Une autre œuvre marquante de l’exposition est une cabane en bois dans laquelle Mane Hellenthal a aménagé des tableaux de petit format réalisés à la technique de la marbrure, des photographies, des piles de cadres en bois couverts de différents tissus et vêtements personnels ou encore une petite table avec une nappe rouge-blanche. Dans cette œuvre, l’artiste joue sur les souvenirs ; la multitude d’objets y exposés permet un flux continu de pensées. La mémoire et les souvenirs d’enfance sont également d’une grande importance dans la série de collages de tissus, Edelweissdekalog. Ici, l’arrière-plan est un assemblage de tissus, dont le motif fait référence à l’enfance. Mane Hellenthal y applique une deuxième couche de tissus, une ou plusieurs silhouettes noires, qui symbolisent « la menace et la peur ». Les souvenirs d’enfance rappellent à la fois la sécurité et la crainte et plongent le spectateur dans son propre passé, ses rêves et ses contraintes face à la réalité extérieure.

Les formes noires ou zones d’ombres des œuvres de Mane Hellenthal font le pont avec le travail de Nathalie Zlatnik. Née à Munich et ayant grandi à Ettelbrück, Zlatnik dessine des personnes avec de larges contours noirs ou brunâtres, qui ressemblent parfois au graffiti ou au manga et qui sont le fruit de réflexions intenses sur le monde appréhendé par l’artiste comme relevant à la fois « de l’horreur et de la beauté ». Dans certaines de ses œuvres, elle opère une réduction à l’essentiel des formes, les visages paraissant être des fantômes. La série de toiles de petit format, Ghosts, représente le « Duerchschnëttsmënsch », l’homme moyen. Sur chaque toile, l’artiste a peint avec de larges traits noirs, un peu farouches, le contour des yeux, de la bouche et du nez, parfois un menton ou un front.

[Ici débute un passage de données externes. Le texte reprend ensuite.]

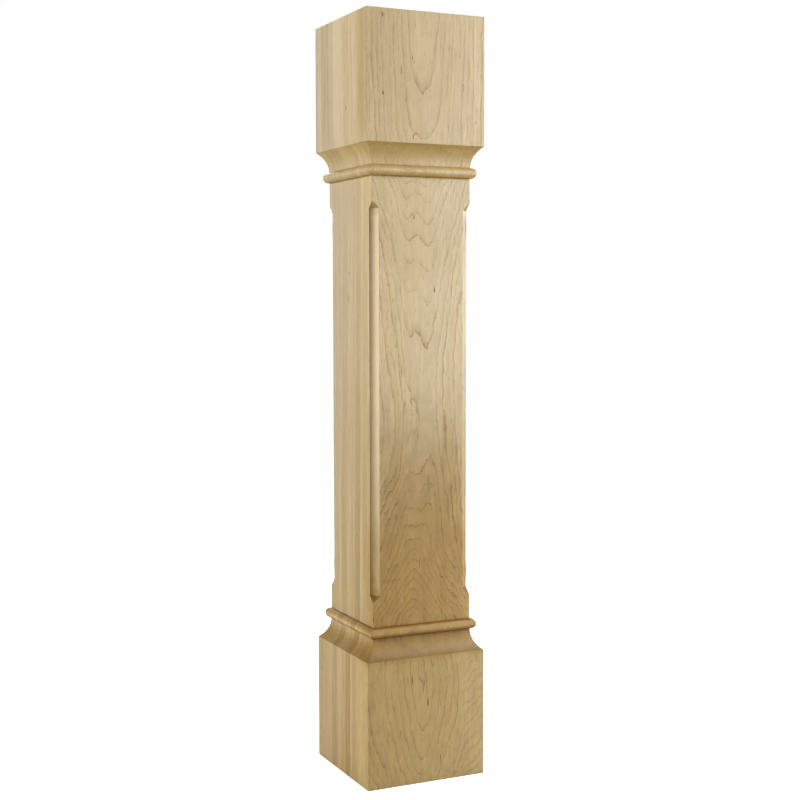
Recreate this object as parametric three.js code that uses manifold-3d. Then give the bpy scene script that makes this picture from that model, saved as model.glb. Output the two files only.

Une partie de cette série est exposée à l’intérieur d’une vitrine dans laquelle l’artiste a également déposé des noix, les gants qu’elle porte pendant le processus de création et un de ses livres d’artiste. Parmi les photographies collées à l’intérieur de ce livre, l’artiste mentionne celles d’un comédien-pantomime parisien et ajoute qu’elle porte une grande admiration pour « les personnes capables de performances extrêmes ». L’attention que Nathalie Zlatnik porte aux personnages célèbres et au destin parfois tragique se reflète dans les portraits plus élaborés et vivement colorés du grand-duc, de Marylin Manson et d’Elvis. Le travail de Zlatnik met à nu le combat de l’artiste avec le monde extérieur et avec les nombreuses réflexions sur ce qu’elle voit. La réduction à l’essentiel apparaît alors comme tentative de répondre à la question du sens de la vie.

Ganz oder gar nicht – exposition de Mane Hellenthal et de Nathalie Zlatnik – deux parcours extraordinaires à voir jusqu’au 20 mars à la galerie du Château de Bourglinster, ouvert du mercredi au dimanche de 14 à 18 heures.